The investigation is ongoing. Financial transactions, bank accounts, and property investments linked to the group are expected to undergo deeper scrutiny. The department will also likely examine the source of the undisclosed cash and jewellery, the beneficial ownership of the 50 immovable properties documented, and the counterparties in the alleged Rs 50 crore fake purchase transactions.

No final assessment has been issued as of the date of publication. No criminal charges have been filed. The allegations represent the Income Tax Department's prima facie findings from the search and are subject to the full legal process, including the group's right to respond, contest, and appeal.

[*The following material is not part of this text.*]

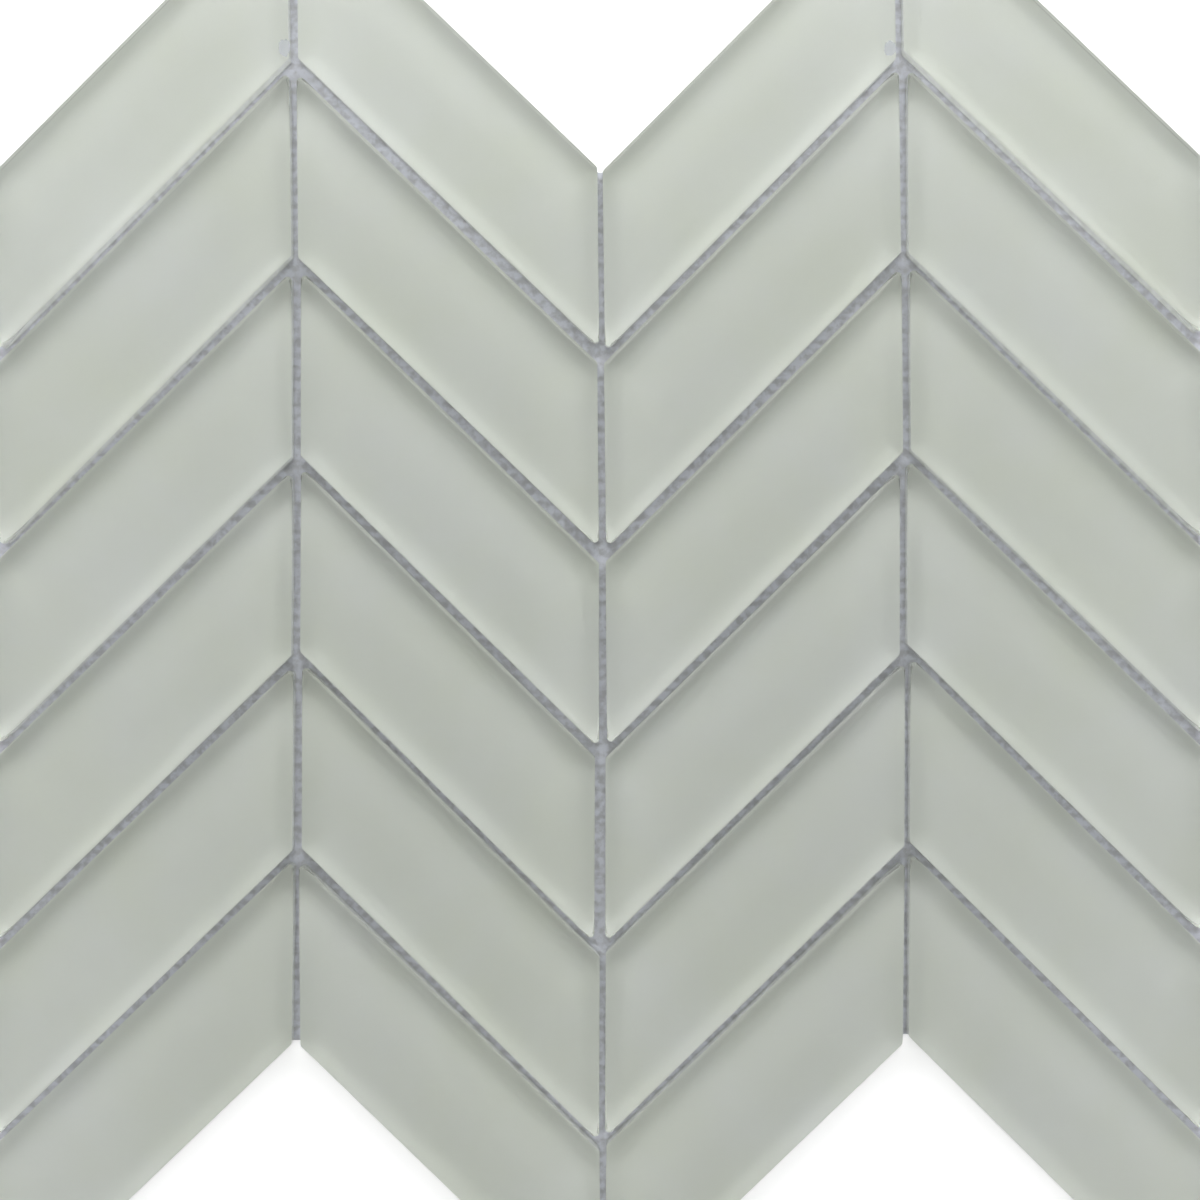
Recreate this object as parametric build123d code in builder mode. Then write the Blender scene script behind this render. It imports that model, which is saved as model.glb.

Conclusion: Bindals Group IT Raid Puts Paper and Sugar Sector Under Compliance Spotlight

The Bindals Group income tax raid of March 18 to 22, 2026, is one of the most significant corporate tax enforcement actions in western Uttar Pradesh's industrial history in recent years. Its scale, duration, and the nature of the evidence recovered suggest a systematic and well-documented investigation into alleged multi-layered tax evasion.

The seizure of Rs 3 crore in cash, approximately Rs 20 crore in jewellery, documents of 50 properties, and the scrutiny of a Rs 171 crore deduction across six paper mills and a sugar unit collectively indicate that investigators believe the financial discrepancies extend well beyond routine accounting differences.

For the broader industrial sector in western UP, the Meerut Unit's operation at Bindals Group reinforces a pattern of increasingly sophisticated, intelligence-led Income Tax enforcement that does not distinguish between the scale or historical standing of its targets.

The full picture of this case will emerge only through the formal assessment and legal process that follows. What the 84-hour operation has already established is that the Income Tax Department was prepared, coordinated, and thorough.